First of all, you need to decide which DNA you want to extract. If it is your own, a saliva sample is recommended. How you can best find this out is explained below. Alternatively, you can use a strawberry or a piece of kiwi. Buy the fruit untreated (not cooked, pickled or otherwise treated). The experiment works best with soft, very ripe fruits.

1. Have all the utensils you will need ready. Put the alcohol in the freezer. It should be freezing cold for the experiment. For example, you can use very strong rum, heather spirit or the like, or you can buy pure alcohol in the pharmacy. The alcohol should be as strong as possible and at least 80 percent. If 50 to 70 percent alcohol is used, it is a matter of luck whether the experiment works, and even if it does, it takes significantly longer for the DNA to become visible. Warning: Do not freeze the alcohol, otherwise the bottle could burst.
2. Turn the tap on hot and wait until the water is really hot. Fill a normal drinking glass a quarter full with hot water.
3. Once you've decided to extract DNA from your saliva, take a teaspoon and use it to scrape the saliva off your inner cheekbones. The scraping should be vigorous but not painful in order to preserve as many cells as possible. Transfer the saliva to the hot water and repeat the procedure several times in different places in your mouth.
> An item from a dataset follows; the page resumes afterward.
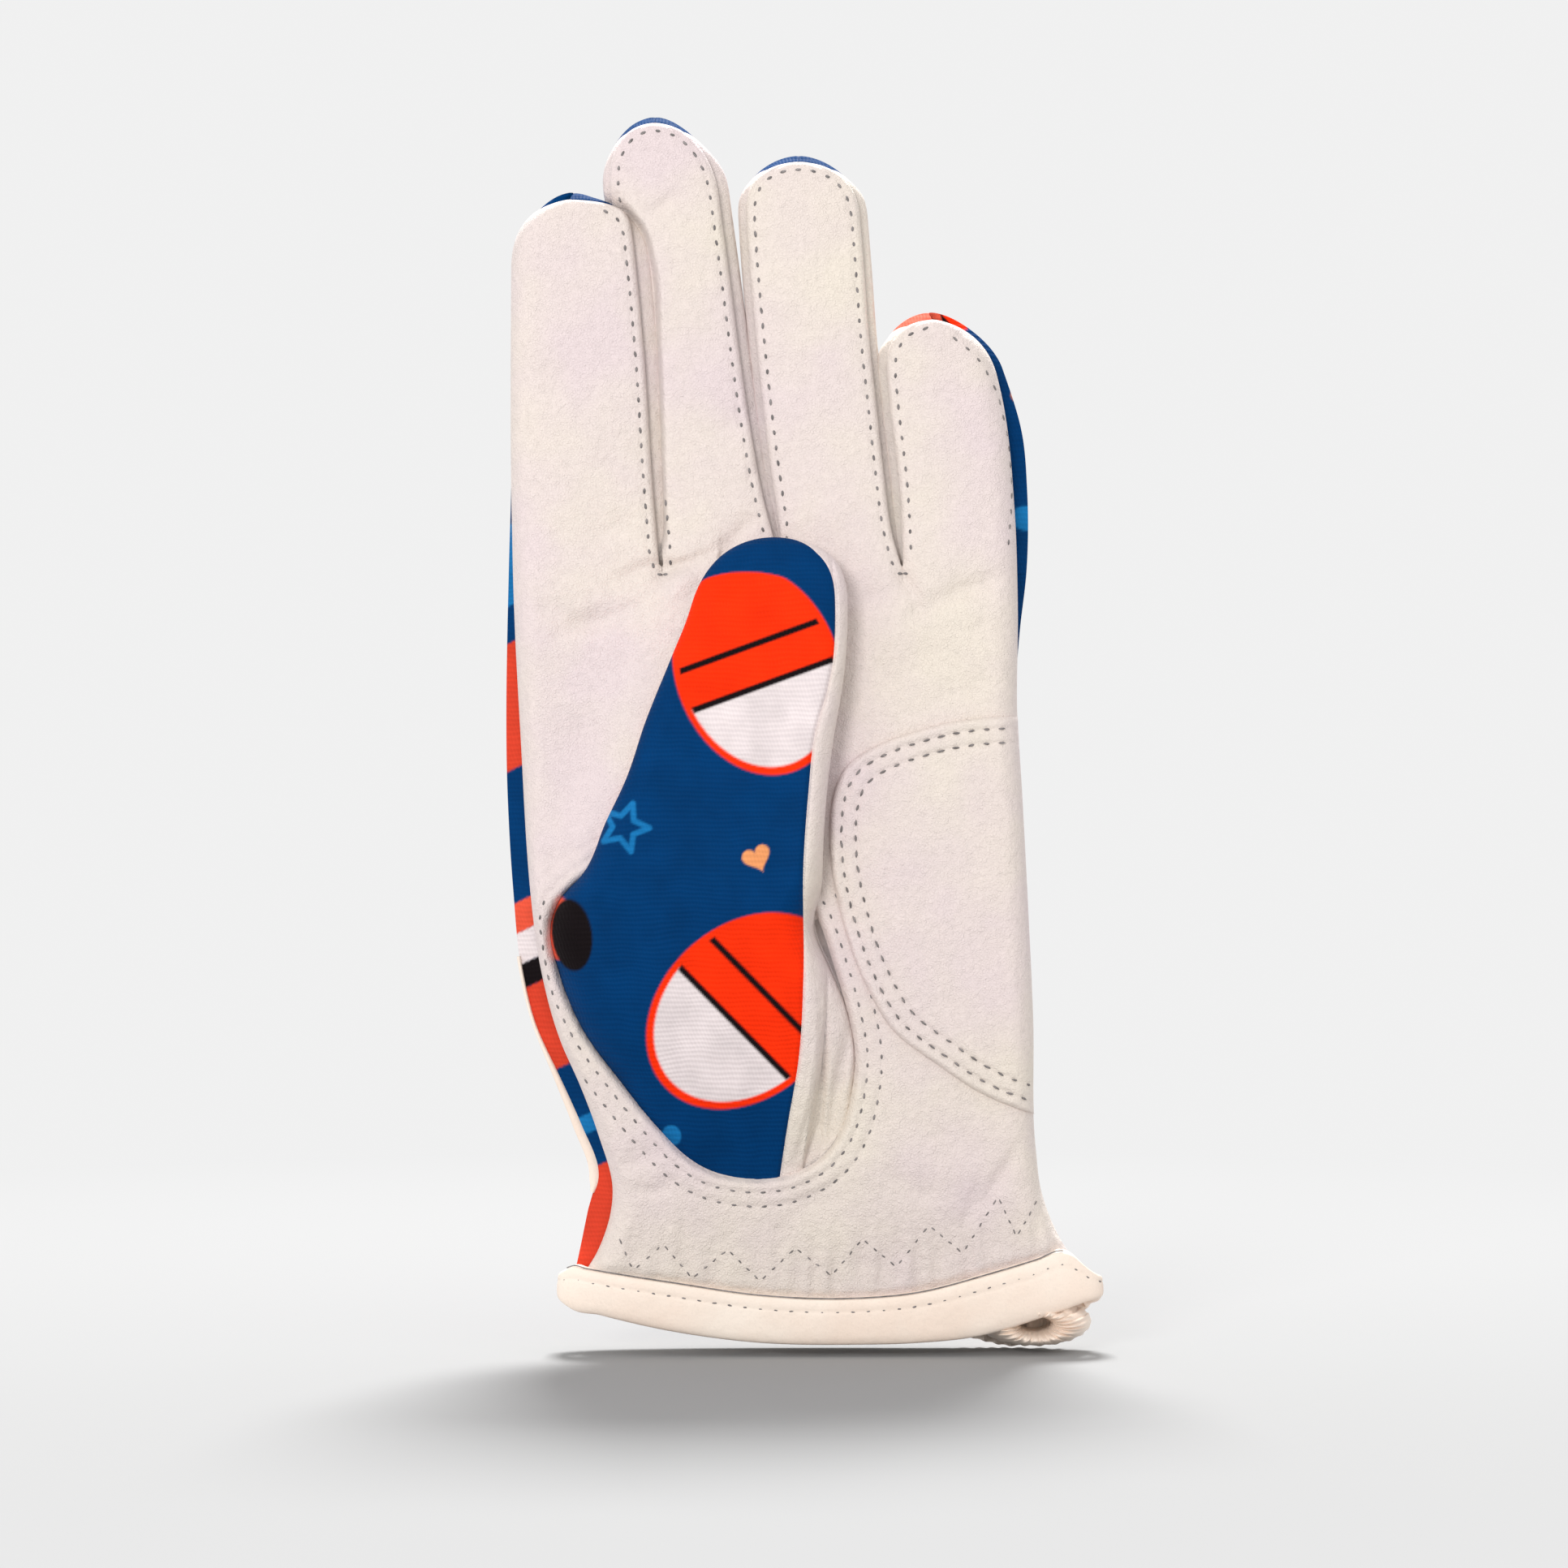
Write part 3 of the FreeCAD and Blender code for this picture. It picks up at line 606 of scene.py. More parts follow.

4. If you prefer to use fruit instead of saliva, cut one or two strawberries or half a kiwi into as small pieces as possible and add them to the hot water.
5. Add a good shot of washing-up liquid (about a tablespoon full) and a teaspoon of meat tenderizer.
6. Now stir the mixture well with a teaspoon. If you use fruit, crush the remaining pieces of fruit on the wall of the vessel. Avoid using a blender, as this can damage the DNA and your future yield would be smaller.
7. Then add half a teaspoon of salt and continue stirring vigorously for five minutes.
8. Place the two coffee filters inside each other to achieve a double filter effect and place them in a clean glass. Pour in your mixture and filter it. You can gently press on the filter to force the liquid through. However, this should be done carefully so that one or both of the filters does not tear. You can throw away the remains in the filter, because the DNA is in the filtered liquid.
9. Now take the alcohol out of the freezer and very carefully pour it into your DNA mixture. You should let it slowly run down the inside of the glass. The alcohol forms its own layer on the DNA mixture. The amount of alcohol added should be (at least) as large as the amount of DNA mixture in the glass.
10. If you now look at the glass, you will notice that white streaks are forming in the middle of the liquid, at the transition between the layer with the mixture and the alcohol layer. This is the DNA that gradually forms flakes.
11. You can now fish out the DNA with a fork or a wooden stick. It will ball itself up in a small, white ball.

This makes it possible to make the DNA visible, because the ball consists of an extremely large number of DNA molecules that have clustered together and thus become large enough to be seen.